People want to believe so strongly in the end of days that they will give up everything that they have to prepare for it.  They believe so strongly that some will actually even try to bring it about.  There have been some hints leaked to the press that the Dispensationalist world view was part of the idea behind the Iraq War, and that the Bush White House was trying to set the stage for the Rapture to occur. 

I do not know if these are valid, and I certainly do not wish to fuel any conspiracy theories.  However, it does fit with things that I have heard evangelical ministers on TV preach about the Middle Eastern Wars.  It could just as easily be that the preachers were creating a Christian mask to enframe the wars as God's will.
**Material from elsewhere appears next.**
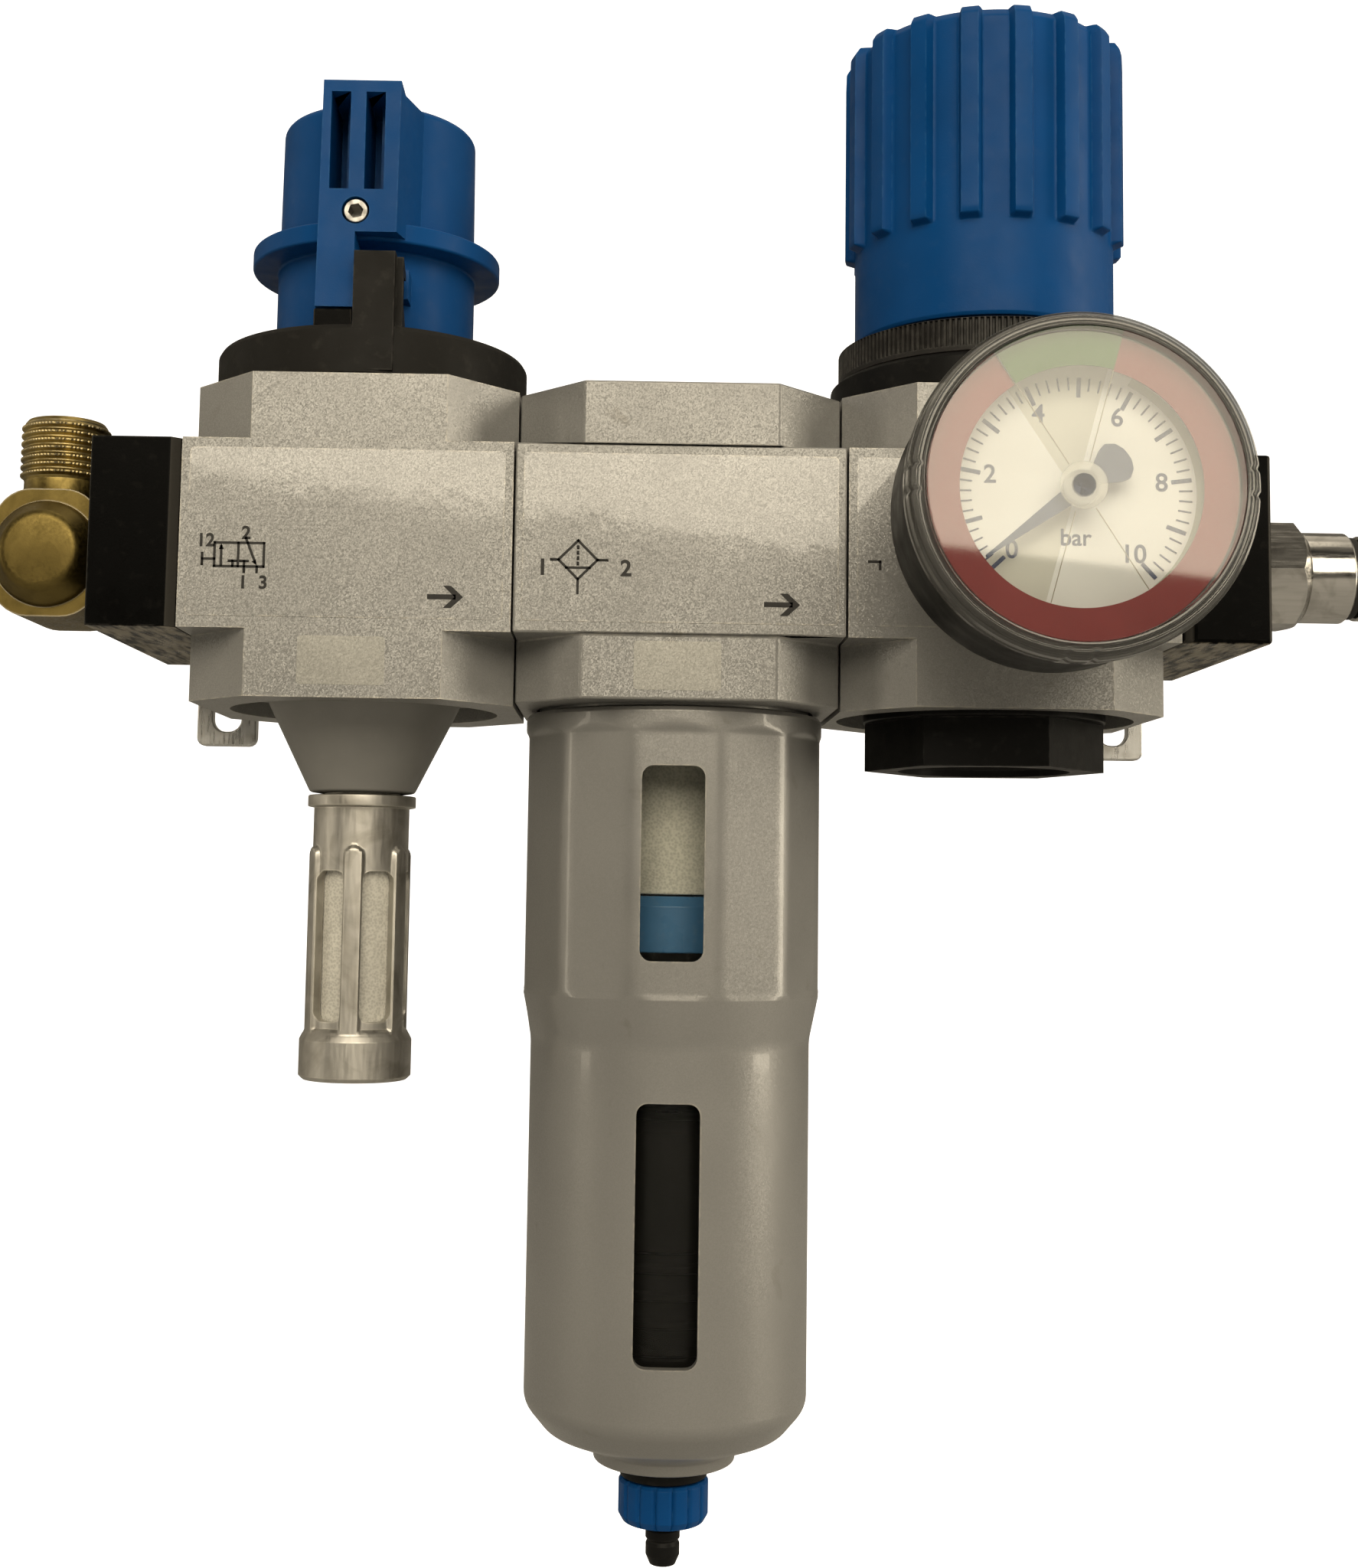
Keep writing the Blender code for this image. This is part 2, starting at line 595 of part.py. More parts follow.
def drain_housing():
    """The dark housing in the bottom of the bowl, around the float."""
    profile = [(2.2, -96.0), (13.4, -96.0), (14.4, -98.0), (14.4, -117.5), (13.2, -118.0), (13.2, -139.4)]
    profile += [(11.8, -139.4), (11.8, -99.6), (2.2, -99.6)]
    return turned("drain_housing", profile, BLACK, axis_at(FILTER_X), steps=INNER_STEPS, closed=True)


def drain_float():
    """The float around the guide tube. It rises with the condensate and opens the drain valve."""
    profile = [(3.2, -108.0), (10.8, -108.0), (10.8, -132.0), (3.2, -132.0)]
    return turned("drain_float", profile, WHITE, axis_at(FILTER_X), steps=INNER_STEPS, closed=True)


def drain_body():
    """The drain valve's body: guide tube, base in the bowl, and threaded shank through bowl and guard."""
    profile = [(1.0, -101.0), (2.6, -101.0), (2.6, -139.7), (12.6, -139.7), (12.6, -143.8), (7.6, -146.0)]
    profile += [(5.6, -146.0), (5.6, -162.6), (1.0, -162.6)]
    return turned("drain_body", profile, BLACK, axis_at(FILTER_X), steps=INNER_STEPS, closed=True)


def drain_nut():
    """The thin black nut that clamps the drain's shank under the guard."""
    return ring("drain_nut", 6.0, 7.5, -157.2, -154.8, BLACK, axis_at(FILTER_X), steps=INNER_STEPS)


def drain_knob():
    """The blue knurled knob for draining by hand."""
    outline = ribbed_outline(7.3, 0.4, 20, 0.5, 1)
    knob = extruded("drain_knob", outline, -164.6, -157.5, BLUE, axis_at(FILTER_X))
    bore = rod("cut_drain_knob", 6.0, -163.2, -150, None, axis_at(FILTER_X))
    hole = rod("cut_drain_knob_hole", 3.0, -170, -160, None, axis_at(FILTER_X))
    return combine(knob, bore, hole)


def drain_barb():
    """The hose barb under the drain knob."""
    profile = [(1.2, -162.9), (2.55, -162.9), (2.55, -166.3), (2.95, -166.8)]
    profile += [(2.95, -168.2), (2.3, -172.0), (1.2, -172.0)]
    return turned("drain_barb", profile, BLACK, axis_at(FILTER_X), steps=INNER_STEPS, closed=True)


def filter_unit():
    filter_body()
    element_holder()
    filter_element()
    baffle_plate()
    bowl()
    bowl_seal()
    bowl_guard()
    drain_housing()
    drain_float()
    drain_body()
    drain_nut()
    drain_knob()
    drain_barb()


# --- Pressure regulator -----------------------------------------------------------------------------------


def regulator_body():
    x = REGULATOR_X
    body = module_body("regulator_body", x)
    return combine(
        body,
        rod("cut_regulator_top", 23.0, 19, 40, None, axis_at(x), steps=STEPS),
        rod("cut_regulator_upper", 14.0, -3, 19.5, None, axis_at(x)),
        rod("cut_regulator_seat", 5.5, -7, -2, None, axis_at(x)),
        rod("cut_regulator_lower", 19.0, -24, -6, None, axis_at(x)),
        rod("cut_regulator_recess", 26.0, -40, -23, None, axis_at(x), steps=STEPS),
        port_bore("cut_regulator_inlet", x, -40, -15.4),
        port_bore("cut_regulator_outlet", x, 5.1, 40),
        rod("cut_gauge_port", 5.5, 5.1, 60, None, axis_at(x), "-Y"),
    )


def bottom_plug():
    """The black hexagon plug under the regulator, with a blind round opening in its foot."""
    x = REGULATOR_X
    profile = [(0, -24.0), (3.4, -24.0), (3.4, -19.0), (6.6, -19.0), (6.6, -10.2), (18.6, -10.2)]
    profile += [(18.6, -23.3), (21.2, -23.3), (21.2, -27.4), (14.9, -27.4), (14.9, -26.0), (0, -26.0)]
    plug = turned("bottom_plug", profile, BLACK, axis_at(x))
    foot = extruded("join_plug_hex", hexagon(20.9, -9.0), -35.8, -25.0, None, axis_at(x))
    combine(plug, foot, operation="UNION")
    return combine(plug, rod("cut_plug_opening", 14.9, -40, -26, None, axis_at(x), steps=STEPS))


def valve_poppet():
    """The valve plug under the seat. Its stem reaches up to the diaphragm."""
    profile = [(0, 18.8), (1.6, 18.8), (1.6, -6.3), (7.6, -6.3)]
    profile += [(7.6, -8.2), (3.0, -8.2), (3.0, -21.8), (0, -21.8)]
    return turned("valve_poppet", profile, BRASS, axis_at(REGULATOR_X), steps=INNER_STEPS)


def bonnet():
    """The black spring housing: a smooth ring on the body and a tube inside the knob."""
    seat = BODY_TOP + GAP
    profile = [(4.7, 74.0), (17.4, 74.0), (17.4, 33.3), (27.4, 33.3), (27.4, seat), (22.7, seat)]
    profile += [(22.7, 20.7), (15.6, 20.7), (15.6, 71.0), (4.7, 71.0)]
    return turned("bonnet", profile, BLACK, axis_at(REGULATOR_X), closed=True)


def knurled_ring():
    """The vertically knurled ring nut under the knob."""
    outline = ribbed_outline(25.3, 0.7, 24, 0.5, 1)
    ring_nut = extruded("knurled_ring", outline, 33.6, 39.6, BLACK, axis_at(REGULATOR_X))
    bore = rod("cut_knurled_ring", 17.7, 30, 45, None, axis_at(REGULATOR_X), steps=STEPS)
    return combine(ring_nut, bore)


def regulator_knob():
    """The blue adjusting knob: a plain skirt, and seventeen ribs above it."""
    x = REGULATOR_X
    outline = ribbed_outline(23.0, 1.9, 17, 0.42, 1, first=-105.5)
    knob = extruded("regulator_knob", outline, 57.6, 93.6, BLUE, axis_at(x))
    skirt = rod("join_knob_skirt", 23.0, 40.6, 60, None, axis_at(x), steps=30)
    crown = rod("join_knob_crown", 21.5, 90, 95.6, None, axis_at(x), steps=30)
    combine(knob, skirt, crown, operation="UNION")
    hollow = rod("cut_knob_hollow", 20.4, 30, 91.0, None, axis_at(x), steps=STEPS)
    centre = rod("cut_knob_centre", 4.6, 85, 99, None, axis_at(x))
    low, high = (x - 8.4, AXIS_Y - 10.4, 88), (x + 8.4, AXIS_Y - 8.0, 99)
    slot = block("cut_knob_hasp_slot", low, high, None)
    return combine(knob, hollow, centre, slot)


def lock_hasp():
    """The pull-up locking plate that takes a padlock."""
    x = REGULATOR_X
    low = (x - 8.0, AXIS_Y - 10.0, 78.0)
    hasp = block("lock_hasp", low, (x + 8.0, AXIS_Y - 8.4, 98.4), STEEL)
    window_low = (x - 4.0, AXIS_Y - 11.0, 83.0)
    return combine(hasp, block("cut_hasp_window", window_low, (x + 4.0, AXIS_Y - 7.0, 90.0), None))


def regulator_spindle():
    """The adjusting screw. The knob turns it, and lifts free of its locking teeth."""
    profile = [(0, 93.4), (4.2, 93.4), (4.2, 70.6), (14.6, 70.6)]
    profile += [(14.6, 68.4), (3.6, 68.4), (3.6, 36.0), (0, 36.0)]
    return turned("regulator_spindle", profile, STEEL, axis_at(REGULATOR_X), steps=INNER_STEPS)


def spring_nut():
    """The nut that the screw drives down on the main spring."""
    profile = [(3.9, 68.0), (15.2, 68.0), (15.2, 64.0), (6.5, 64.0), (6.5, 60.0), (3.9, 60.0)]
    return turned("spring_nut", profile, BRASS, axis_at(REGULATOR_X), steps=INNER_STEPS, closed=True)


def diaphragm():
    """The rubber diaphragm with its spring plate, clamped under the bonnet."""
    profile = [(0, 24.4), (9.0, 24.4), (9.0, 22.4), (13.0, 22.4)]
    profile += [(13.0, 20.4), (22.7, 20.4), (22.7, 19.3), (0, 19.3)]
    return turned("diaphragm", profile, RUBBER, axis_at(REGULATOR_X), steps=INNER_STEPS)


def regulator():
    x = REGULATOR_X
    regulator_body()
    bottom_plug()
    valve_poppet()
    helix("poppet_spring", 4.9, 0.6, -18.7, -8.5, 4, STEEL, axis_at(x))
    bonnet()
    knurled_ring()
    knob = regulator_knob()
    hasp = lock_hasp()
    spindle = regulator_spindle()
    spring_nut()
    diaphragm()
    helix("main_spring", 11.3, 1.4, 22.8, 63.6, 6, STEEL, axis_at(x))
    hold(spindle, knob)
    hold(knob, hasp)


# --- Gauge, whose axis is the regulator's port to the front --------------------------------------------------

GAUGE_FRONT = 77.9  # from the module's axis to the gauge's front
GAUGE_BACK = 49.0
DIAL_FACE = GAUGE_FRONT - 7.3
POINTER_LEVEL = DIAL_FACE + 1.8
DISC_THICKNESS = 0.3


def gauge_axis():
    return axis_at(REGULATOR_X)


def gauge_case():
    """The black case, open to the front, with a snap rim for the lens."""
    profile = [(22.9, GAUGE_FRONT - 2.0), (24.0, GAUGE_FRONT - 2.0), (24.0, GAUGE_BACK + 2), (22.0, GAUGE_BACK)]
    profile += [(5.4, GAUGE_BACK), (5.4, GAUGE_BACK + 2), (21.0, GAUGE_BACK + 2), (22.9, GAUGE_BACK + 4)]
    return turned("gauge_case", profile, BLACK, gauge_axis(), "-Y", closed=True)


def gauge_lens():
    """The clear lens. Its rim snaps over the case, and the range discs turn on the pin in its middle."""
    front = GAUGE_FRONT
    profile = [(0, front), (22.8, front), (24.8, front - 1.2), (24.8, front - 6.0), (24.3, front - 6.0)]
    profile += [(24.3, front - 1.7), (1.5, front - 1.7), (1.5, front - 3.6), (0, front - 3.6)]
    return turned("gauge_lens", profile, CLEAR, gauge_axis(), "-Y")


def gauge_dial():
    return ring("gauge_dial", 1.4, 22.4, DIAL_FACE - 0.8, DIAL_FACE, CREAM, gauge_axis(), "-Y")


def gauge_stem():
    """The brass stem, screwed into the regulator, that holds the case and feeds the tube."""
    profile = [(0, GAUGE_BACK + 7), (8.0, GAUGE_BACK + 7), (8.0, GAUGE_BACK + 2.3), (5.1, GAUGE_BACK + 2.3)]
    profile += [(5.1, GAUGE_BACK - 0.3), (8.0, GAUGE_BACK - 0.3), (8.0, GAUGE_BACK - 8), (5.2, GAUGE_BACK - 8)]
    profile += [(5.2, 16.0), (1.5, 16.0), (1.5, GAUGE_BACK), (0, GAUGE_BACK)]
    return turned("gauge_stem", profile, BRASS, gauge_axis(), "-Y", INNER_STEPS)


def bourdon_tube():
    """The curved tube behind the dial, which straightens as the pressure rises."""
    curve = bpy.data.curves.new("bourdon_tube", "CURVE")
    curve.dimensions = "3D"
    curve.bevel_depth = 1.5 * MM
    curve.bevel_resolution = 1
    curve.resolution_u = 1
    curve.use_fill_caps = True
    spline = curve.splines.new("POLY")
    count = 22
    spline.points.add(count - 1)
    for index, point in enumerate(spline.points):
        angle = radians(-70 + 250 * index / (count - 1))
        depth = GAUGE_BACK + 13.0
        point.co = (16 * cos(angle) * MM, 16 * sin(angle) * MM, depth * MM, 1.0)
    made = bpy.data.objects.new("bourdon_tube", curve)
    made.location = Vector(gauge_axis()) * MM
    made.rotation_euler = TURNS["-Y"]
    curve.materials.append(BRASS)
    SOLIDS.objects.link(made)
    return made


def range_disc(name, behind_front, finish):
    """A thin clear disc with a coloured edge, which is turned by hand to mark a range of pressure."""
    face = GAUGE_FRONT - behind_front
    return ring(name, 1.8, 22.0, face - DISC_THICKNESS, face, finish, gauge_axis(), "-Y")


def gauge_pointer():
    """The pointer on its arbor; it points down to the left at no pressure."""
    level = POINTER_LEVEL
    angle = radians(217.5)
    along = Vector((cos(angle), sin(angle)))
    across = Vector((-along.y, along.x))
    shape = [(15.6, 0.15), (2.0, 1.0), (-4.0, 1.0), (-6.6, 2.2), (-7.4, 0.0)]
    outline = [along * length + across * width for length, width in shape]
    outline += [along * length - across * width for length, width in reversed(shape[:-1])]
    pointer = extruded("gauge_pointer", outline, level, level + 0.5, BLUE, gauge_axis(), "-Y")
    hub = rod("join_pointer_hub", 2.6, level - 0.1, level + 0.9, None, gauge_axis(), "-Y")
    arbor = rod("join_pointer_arbor", 0.9, DIAL_FACE - 7, level + 0.2, None, gauge_axis(), "-Y", 12)
    pinion = rod("join_pointer_pinion", 2.2, DIAL_FACE - 6, DIAL_FACE - 3, None, gauge_axis(), "-Y", 12)
    return combine(pointer, hub, arbor, pinion, operation="UNION")


def gauge():
    gauge_case()
    gauge_lens()
    gauge_dial()
    gauge_stem()
    bourdon_tube()
    range_disc("red_range_disc", 3.1, RED)
    range_disc("green_range_disc", 2.4, GREEN)
    gauge_pointer()


ends_and_fittings()
shutoff_valve()
filter_unit()
regulator()
gauge()
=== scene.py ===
"""Looks of the compressed-air service unit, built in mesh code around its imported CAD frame.

Lengths are in millimetres until a mesh is finished, when it is scaled to the frame's metres. As in the frame,
+X is the way the air flows, -Y is the front and +Z is up. Every mesh keeps its origin at the frame's origin,
so that the procedural materials, which read object coordinates, run on from piece to piece at one scale.
"""

import json
from math import atan2, cos, pi, radians, sin, tan
from types import SimpleNamespace

import bmesh
import bpy
from mathutils import Matrix, Vector

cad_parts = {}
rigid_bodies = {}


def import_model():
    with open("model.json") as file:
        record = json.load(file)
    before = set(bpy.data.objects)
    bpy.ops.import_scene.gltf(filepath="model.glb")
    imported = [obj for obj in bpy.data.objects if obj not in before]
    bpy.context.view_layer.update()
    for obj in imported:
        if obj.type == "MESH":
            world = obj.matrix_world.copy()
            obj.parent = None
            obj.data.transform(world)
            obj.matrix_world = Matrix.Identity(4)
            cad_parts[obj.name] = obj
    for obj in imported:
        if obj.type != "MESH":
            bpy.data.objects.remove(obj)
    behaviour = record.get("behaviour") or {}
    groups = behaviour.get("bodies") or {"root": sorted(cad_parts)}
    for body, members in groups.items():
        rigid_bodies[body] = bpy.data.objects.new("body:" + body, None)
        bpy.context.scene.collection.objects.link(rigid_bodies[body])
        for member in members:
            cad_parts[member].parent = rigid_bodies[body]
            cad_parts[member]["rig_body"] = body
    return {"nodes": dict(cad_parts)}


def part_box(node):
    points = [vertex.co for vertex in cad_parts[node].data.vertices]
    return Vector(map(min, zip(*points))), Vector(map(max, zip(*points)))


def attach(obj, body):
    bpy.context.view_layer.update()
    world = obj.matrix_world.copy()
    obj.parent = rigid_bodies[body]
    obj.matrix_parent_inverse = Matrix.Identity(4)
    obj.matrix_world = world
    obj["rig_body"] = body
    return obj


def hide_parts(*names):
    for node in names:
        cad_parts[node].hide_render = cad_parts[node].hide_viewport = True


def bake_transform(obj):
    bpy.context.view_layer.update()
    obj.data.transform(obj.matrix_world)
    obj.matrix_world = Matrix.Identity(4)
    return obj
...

In either case, it will only take a few nut jobs who want to bring about the end of the world to actually start something that spirals out of control and does do some significant damage.  White supremacists could try to start a second Civil War if Obama get's re-elected.  The debt crisis in Europe could spark a new European World War.  Iran could lob a nuclear bomb at Israel.  Kim Jong Un could do the same with South Korea or Japan.   The possibilities are endless; and there are many things happening that could bring the world to it's collective knees.

There is only one thing that is certain; if the worst does happen this year, it will be completely explicable by human behavior.

It will not be because a Meso-American culture five hundred years ago ended a calendar cycle on December 21, 2012.